For this question we can use the theorem that a line joining the mid points of 2 sides of the triangle is parallel to the third side and equal to half of its length.

P and Q are mid-points of the sides AB and BC of triangle ABC.

=> PQ is parallel to side AC of triangle ABC and of length = (1/2)AC.

R and S are mid-points of the sides CD and DA of triangle ACD
=> RS is parallel to side AC of triangle ACD and of length = (1/2)AC

=> PQ and RS which are the opposite sides of the quadrilateral PQRS are of equal length and both being parallel to AC are parallel to each other.
=> quadrilateral PQRS is a parallelogram.
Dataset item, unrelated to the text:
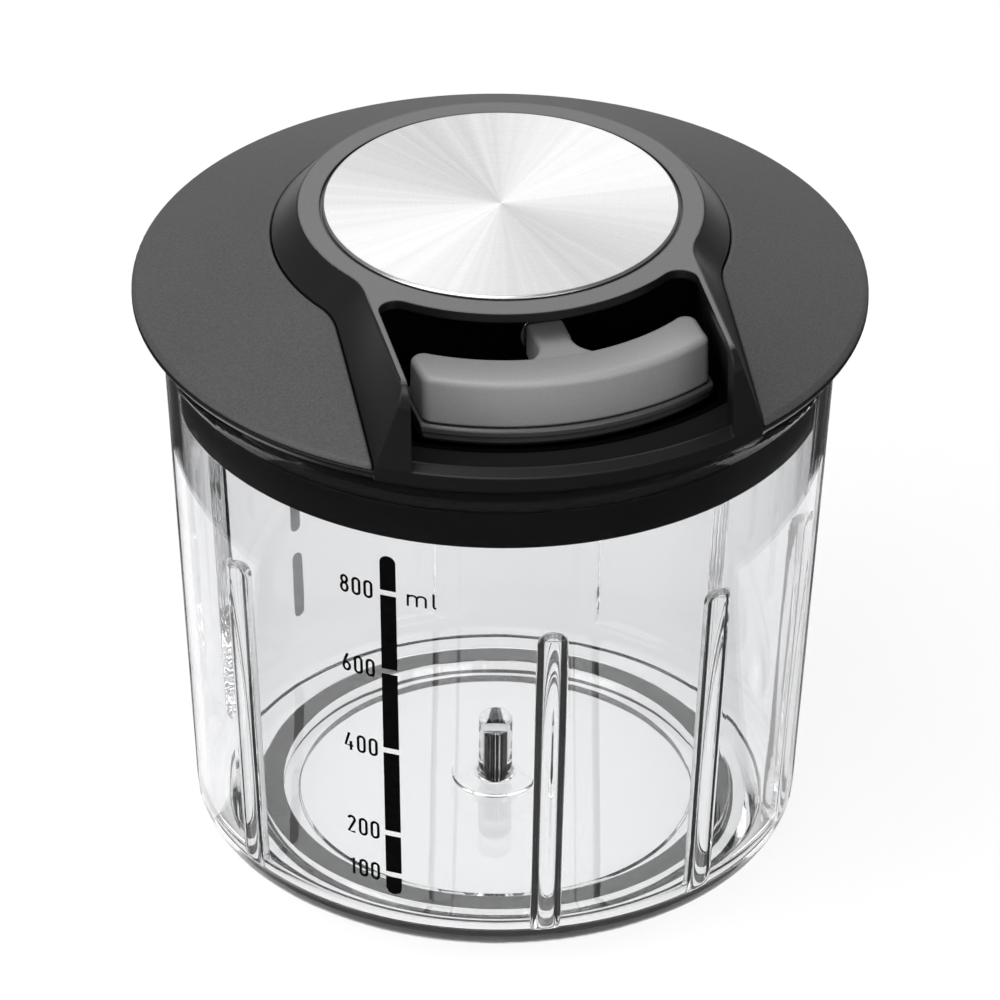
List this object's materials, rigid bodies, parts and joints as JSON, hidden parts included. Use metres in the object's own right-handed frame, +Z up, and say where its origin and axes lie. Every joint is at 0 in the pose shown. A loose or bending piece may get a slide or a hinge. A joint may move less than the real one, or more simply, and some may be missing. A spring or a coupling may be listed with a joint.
{
  "type": "pull-cord food chopper",
  "caption": "Pull-cord food chopper: a clear ribbed measuring bowl under a round dark lid whose sunken handle spins a blade drive by a spring-return cord.",
  "frame": {"origin": "centre of the foot, on the surface the chopper stands on", "axes": "+Z up through the bowl and lid; -Y towards the handle pocket at the front of the lid; +X to the right as seen facing the handle"},
  "size_m": [0.1368, 0.1368, 0.1337],
  "materials": {
    "clear_plastic": "clear, polished",
    "foot_rubber": "matte",
    "seal_rubber": "matte",
    "dark_plastic": "satin, fine grain",
    "cover_plastic": "fine grain",
    "handle_plastic": "fine grain",
    "black_plastic": "satin",
    "brushed_disc": "spun brushed",
    "steel": "bright",
    "spring_steel": "blued",
    "reel_plastic": "natural",
    "bush_plastic": "natural",
    "cord_fabric": "braided"
  },
  "bodies": {
    "bowl": {"bowl": "clear_plastic", "spindle_pin": "steel", "non_slip_ring": "foot_rubber"},
    "lid": {"lid_cap": "dark_plastic", "wing_cover": "cover_plastic", "metal_disc": "brushed_disc", "pocket_tray": "black_plastic", "cord_eyelet": "steel", "inner_housing": "black_plastic", "seal_ring": "seal_rubber", "housing_screws": "steel", "lower_bush": "bush_plastic", "top_bush": "bush_plastic", "cord_run": "cord_fabric"},
    "reel": {"cord_reel": "reel_plastic", "reel_bush": "bush_plastic", "wound_cord": "cord_fabric", "mainspring": "spring_steel", "barrel_cover": "reel_plastic", "pawls": "reel_plastic"},
    "drive": {"drive_shaft": "steel", "ratchet_wheel": "steel", "drive_coupling": "black_plastic"},
    "handle": {"handle_top": "handle_plastic", "handle_bottom": "black_plastic", "handle_screws": "steel", "cord_crimp": "steel", "cord_end": "cord_fabric"}
  },
  "joints": [
    {"name": "lid_lift", "type": "slide", "parent": "bowl", "child": "lid", "axis": [0, 0, 1], "range_m": [0, 0.12]},
    {"name": "handle_pull", "type": "slide", "parent": "lid", "child": "handle", "axis": [-0.0604, -0.8639, 0.5], "range_m": [0, 0.3], "stiffness_N_per_m": 20, "springref_m": -0.15},
    {"name": "reel_spin", "type": "hinge", "parent": "lid", "child": "reel", "pos_m": [0, 0, 0.115], "axis": [0, 0, 1], "range_deg": [-1170, 0]},
    {"name": "drive_spin", "type": "hinge", "parent": "lid", "child": "drive", "pos_m": [0, 0, 0.115], "axis": [0, 0, 1], "range_deg": [-1170, 0]}
  ],
  "couplings": [
    {"joint": "reel_spin", "follows": "handle_pull", "rad_per_m": -67.1},
    {"joint": "drive_spin", "follows": "handle_pull", "rad_per_m": -67.1}
  ]
}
Also since, triangle(PQB)~triangle (ABC)

ar(PQB)/ar(ABC) = $P Q^{2} / B C^{2}$ = 1/4

area(PQB) = 1/4 x ar(ABC)

Similarly, ar(SDR) = 1/4 x ar(ADC)

ar(CRQ) = 1/4 x ar(CDB)

ar(ASP) = 1/4 x (ADB)

ar(PQRS) = ar(ABCD) - ar(PQB) - ar(SDR) - ar(CRQ) - ar(ASP)

ar(PQRS) = ar(ABCD) - 1/4 x (ar(ABC)+ar(ADC)+ar(CDB)+ar(ADB))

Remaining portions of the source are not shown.